The tension between them simmers beautifully across the summer training montage. Adams has a gift for writing scenes that vibrate with unspoken attraction:
- The loaded silences during Skee-Ball competitions
- The careful distance maintained during technique corrections on the dock
- The moment Kath realizes she’s been overthinking everything, including her feelings
Their relationship development feels organic rather than forced, built on mutual respect and the kind of deep understanding that develops when two people share both vulnerability and ambition.
The Rowing Gets Technical (In the Best Way)
For readers who love sports romance but worry about either dumbed-down athletics or impenetrable jargon, Racing Hearts by Ann Adams strikes an impressive balance. Adams clearly knows her sport—the novel is peppered with authentic details about splits, rating, catch angles, and the peculiar torture of three-by-three-thousand-meter pieces. Yet she translates this technical knowledge into prose that serves the story rather than overwhelming it.
The training sequences pulse with visceral detail. You feel Kath’s quads burning during erg pieces, the bite of cold water spray during early morning practices, the meditative rhythm of a perfect stroke. Adams understands that rowing, particularly single sculling, is as much mental as physical. The sport becomes a metaphor for Kath’s broader journey: learning to balance preparation with presence, control with trust, rigidity with flow.
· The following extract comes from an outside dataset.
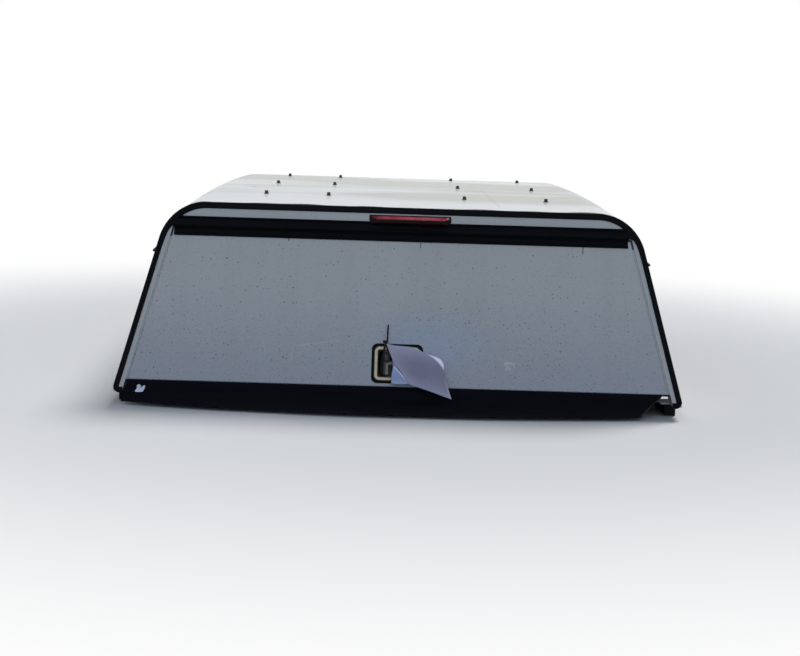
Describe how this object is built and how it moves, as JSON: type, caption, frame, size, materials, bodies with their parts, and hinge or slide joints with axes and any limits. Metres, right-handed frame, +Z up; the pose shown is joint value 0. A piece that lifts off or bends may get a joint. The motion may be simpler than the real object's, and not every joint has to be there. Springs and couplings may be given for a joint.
{
  "type": "pickup truck canopy",
  "caption": "Cab-high moulded canopy for a pickup bed, with a solid lift-up rear door on a full-width hinge, a rubber skirt and framed side windows.",
  "frame": {"origin": "centre of the bounding box at the level that the rail seals rest on", "axes": "+Z up, +Y forwards to the cab, rear door facing -Y, +X to the right seen from behind"},
  "size_m": [1.548, 1.958, 0.5602],
  "materials": {
    "shell_paint": "weathered white gelcoat, glossy",
    "door_paint": "weathered white gelcoat with dirt specks",
    "liner_paint": "plain white inner moulding",
    "edge_rubber": "satin black rubber",
    "skirt_rubber": "smooth black rubber sheet",
    "seal_foam": "closed-cell black foam",
    "hinge_black": "black anodised extrusion",
    "black_plastic": "moulded black plastic",
    "lens_red": "moulded red lens",
    "frame_black": "satin black aluminium",
    "tinted_glass": "grey tinted glass",
    "bolt_steel": "weathered dark steel",
    "bare_aluminium": "mill finish",
    "zinc": "zinc plated",
    "dish_steel": "weathered pressed steel",
    "handle_black": "worn black",
    "sheet_paper": "plain folded paper"
  },
  "bodies": {
    "canopy_shell": {"shell": "shell_paint", "rear_edge_trim": "edge_rubber", "left_rail_seal": "seal_foam", "right_rail_seal": "seal_foam", "front_rail_seal": "seal_foam", "door_seal": "edge_rubber", "hinge_header_rail": "hinge_black", "brake_light_base": "black_plastic", "brake_light_lens": "lens_red", "left_window_frame": "frame_black", "left_window_front_pane": "tinted_glass", "left_window_rear_pane": "tinted_glass", "right_window_frame": "frame_black", "right_window_front_pane": "tinted_glass", "right_window_rear_pane": "tinted_glass", "front_window_frame": "frame_black", "front_window_left_pane": "tinted_glass", "front_window_right_pane": "tinted_glass", "left_drip_rail": "black_plastic", "right_drip_rail": "black_plastic", "roof_bolts": "bolt_steel"},
    "rear_door": {"door_panel": "door_paint", "door_inner_panel": "liner_paint", "hinge_door_rail": "hinge_black", "skirt_retainer": "bare_aluminium", "door_skirt": "skirt_rubber", "skirt_fastener": "zinc", "handle_gasket": "edge_rubber", "handle_dish": "dish_steel", "latch_case": "zinc"},
    "latch_handle": {"handle_tee": "handle_black", "handle_spindle": "zinc", "lock_cylinder": "zinc", "cable_tie": "black_plastic", "notice_sheet": "sheet_paper"}
  },
  "joints": [
    {"name": "rear_door_hinge", "type": "hinge", "parent": "canopy_shell", "child": "rear_door", "pos_m": [0, -0.76804, 0.48005], "axis": [-1, 0, 0], "range_deg": [0, 80]},
    {"name": "handle_turn", "type": "hinge", "parent": "rear_door", "child": "latch_handle", "pos_m": [-0.005, -0.86363, 0.12741], "axis": [0, -0.9588, 0.284], "range_deg": [0, 90]}
  ]
}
Some standout moments include:
- Kath’s panic attack while rowing in choppy water, where Adrian coaches her through a grounding exercise that becomes a pivotal character moment
- The benchmark workout that shows her progress, written on her forearm in blue ink
- A beach scene that combines athletic triumph with romantic intimacy in a way that feels earned rather than gratuitous
Where the Narrative Occasionally Loses Steam
While Racing Hearts by Ann Adams excels in many areas, it’s not without its predictable rhythms. Romance readers will likely anticipate most major plot points: the initial resistance, the gradual warming, the misunderstanding that creates temporary distance, the triumphant resolution. The novel follows a well-worn path, and while Adams navigates it with skill, she doesn’t radically reinvent the genre’s architecture.
The supporting cast, while likable, sometimes feels sketched rather than fully rendered. Kath’s best friend Sofi brings welcome levity and serves as a grounding presence, but we see her primarily through her function in Kath’s story. Similarly, Kath’s mother—a former competitive rower herself who now runs a yoga studio—offers intriguing parallels but remains somewhat peripheral to the main narrative thrust.
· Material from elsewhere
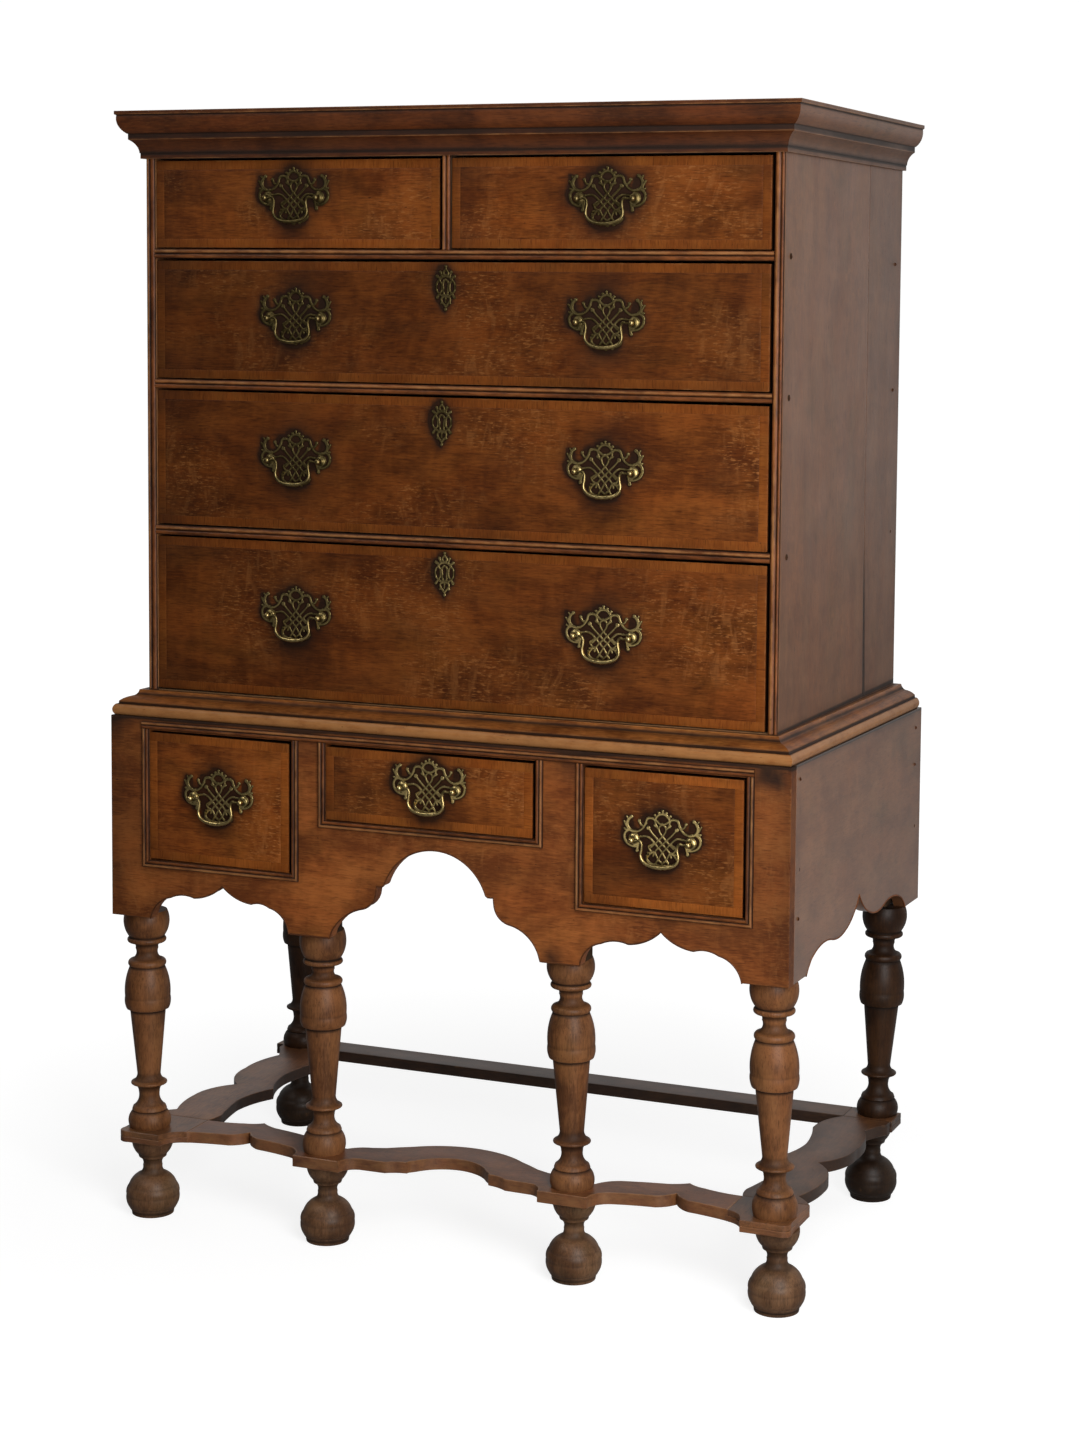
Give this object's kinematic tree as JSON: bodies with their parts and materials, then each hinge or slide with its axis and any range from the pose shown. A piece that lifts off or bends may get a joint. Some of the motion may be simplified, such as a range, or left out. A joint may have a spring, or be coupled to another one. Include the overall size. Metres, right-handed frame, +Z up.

The novel’s resolution, while emotionally satisfying, wraps up perhaps a touch too neatly. Real athletic comebacks are messier, more uncertain, more littered with setbacks than what we see here. The competitive aspects of the story occasionally give way to the romantic ones at moments where maintaining that tension might have elevated the stakes.
The Bigger Picture: Control, Joy, and What Makes Life Worth Living
What elevates this debut beyond standard sports romance is Adams’s willingness to interrogate larger questions about achievement culture and what we sacrifice in pursuit of excellence. Through Kath, we see someone who has organized her entire existence around future success—so much so that she’s forgotten how to experience the present moment. Her superstitions, her rigid routines, her inability to deviate from her training plan even for a single afternoon all point to someone trying to control the fundamentally uncontrollable.
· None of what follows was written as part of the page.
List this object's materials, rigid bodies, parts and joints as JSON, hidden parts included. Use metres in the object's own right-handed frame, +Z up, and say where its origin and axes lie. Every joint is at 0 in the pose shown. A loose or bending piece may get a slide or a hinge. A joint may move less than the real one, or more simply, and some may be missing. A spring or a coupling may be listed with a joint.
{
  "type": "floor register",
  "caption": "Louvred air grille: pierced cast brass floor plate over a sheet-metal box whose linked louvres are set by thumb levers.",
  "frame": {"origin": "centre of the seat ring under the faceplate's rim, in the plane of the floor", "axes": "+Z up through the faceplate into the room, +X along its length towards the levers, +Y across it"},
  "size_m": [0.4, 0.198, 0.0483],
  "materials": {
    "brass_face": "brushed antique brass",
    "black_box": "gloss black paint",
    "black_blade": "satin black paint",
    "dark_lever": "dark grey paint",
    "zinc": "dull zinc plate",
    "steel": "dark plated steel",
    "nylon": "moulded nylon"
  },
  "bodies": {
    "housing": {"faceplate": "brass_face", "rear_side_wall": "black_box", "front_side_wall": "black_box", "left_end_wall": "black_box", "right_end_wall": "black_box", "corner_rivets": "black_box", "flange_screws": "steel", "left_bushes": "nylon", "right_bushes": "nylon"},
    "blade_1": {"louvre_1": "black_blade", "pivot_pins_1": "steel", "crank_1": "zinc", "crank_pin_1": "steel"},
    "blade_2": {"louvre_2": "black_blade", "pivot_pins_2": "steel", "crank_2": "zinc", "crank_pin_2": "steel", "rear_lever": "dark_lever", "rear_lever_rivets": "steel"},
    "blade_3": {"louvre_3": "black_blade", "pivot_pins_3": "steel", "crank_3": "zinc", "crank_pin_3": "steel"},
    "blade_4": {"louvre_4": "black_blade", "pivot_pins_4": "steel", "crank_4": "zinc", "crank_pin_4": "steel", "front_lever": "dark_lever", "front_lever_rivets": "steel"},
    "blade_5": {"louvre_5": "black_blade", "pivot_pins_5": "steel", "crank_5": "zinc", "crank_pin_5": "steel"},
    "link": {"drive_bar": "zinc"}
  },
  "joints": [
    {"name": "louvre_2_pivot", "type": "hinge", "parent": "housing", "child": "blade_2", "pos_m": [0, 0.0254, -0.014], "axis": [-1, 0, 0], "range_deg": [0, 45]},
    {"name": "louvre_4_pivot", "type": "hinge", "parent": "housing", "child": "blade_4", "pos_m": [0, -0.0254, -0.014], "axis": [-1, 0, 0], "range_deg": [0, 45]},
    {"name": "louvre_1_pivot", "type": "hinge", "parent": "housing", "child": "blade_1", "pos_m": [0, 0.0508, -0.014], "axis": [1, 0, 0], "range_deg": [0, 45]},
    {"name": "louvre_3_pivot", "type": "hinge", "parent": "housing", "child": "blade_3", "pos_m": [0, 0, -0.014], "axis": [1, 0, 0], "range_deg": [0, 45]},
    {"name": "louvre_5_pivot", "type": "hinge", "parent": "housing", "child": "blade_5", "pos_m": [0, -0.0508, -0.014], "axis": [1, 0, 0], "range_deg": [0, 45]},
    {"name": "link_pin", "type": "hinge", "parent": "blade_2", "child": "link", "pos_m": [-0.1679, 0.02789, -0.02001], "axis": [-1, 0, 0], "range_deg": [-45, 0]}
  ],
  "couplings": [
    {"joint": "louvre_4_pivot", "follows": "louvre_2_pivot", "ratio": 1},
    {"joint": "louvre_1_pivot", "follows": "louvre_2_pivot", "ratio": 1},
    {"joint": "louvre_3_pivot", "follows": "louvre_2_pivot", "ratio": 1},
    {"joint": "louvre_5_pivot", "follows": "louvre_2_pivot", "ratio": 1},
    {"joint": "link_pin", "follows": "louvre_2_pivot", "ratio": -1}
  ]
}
Adrian’s role, then, isn’t to fix Kath or to convince her to abandon her ambitions. Instead, he challenges her to consider whether her methods actually serve her goals. Can you row your best when you’re trapped in your head, anxiously monitoring every variable? Or does peak performance require trust—in your training, your body, your instincts, and yes, the people around you?
The novel suggests that true strength lies not in rigid adherence to plans but in the flexibility to adapt, the courage to be vulnerable, and the wisdom to recognize that life’s richness comes from experiences we can’t quantify or control. It’s a message particularly relevant in our achievement-obsessed culture where optimization has become its own form of tyranny.
The Verdict
Racing Hearts by Ann Adams is an accomplished debut that will satisfy readers looking for both authentic sports drama and genuine romantic heat. Adams writes with the confidence of someone who has lived in this world, bringing insider knowledge to every practice, every race, every moment of athletic doubt. Her prose sparkles with wit and self-awareness, making even Kath’s most neurotic moments endearing rather than exhausting.
While the narrative occasionally follows predictable patterns and the supporting characters could use more development, the central relationship and character arc more than compensate. This is a novel that understands perfectionism’s seductive appeal and its corrosive costs. It’s about learning to row—and live—with both power and grace.
For fans of sports romance seeking substance alongside chemistry, for athletes who’ve struggled with the tyranny of their own expectations, for anyone who’s needed permission to find joy in the doing rather than just the achieving, this summer training session is worth every sweaty, sexy moment.
If You Loved This, Try These
Readers who enjoyed Racing Hearts by Ann Adams will likely appreciate:
- The Prospect of This City by Hannah Pittard – explores ambition and identity through running
- Net Gains by Kate Meader (Chicago Rebels series) – hockey romance with authentic sports detail
- The Queen’s Rising by Rebecca Ross – features a competitive, driven heroine finding her strength
- Kulti by Mariana Zapata – slow-burn sports romance with an age gap and mentorship dynamic
- Boyfriend Material by Alexis Hall – witty contemporary romance about finding balance between control and chaos
Adams has crafted a debut that announces her as a voice to watch in sports romance. For a genre sometimes criticized for treating athletics as backdrop rather than lived experience, this novel offers welcome authenticity alongside its undeniable romantic appeal.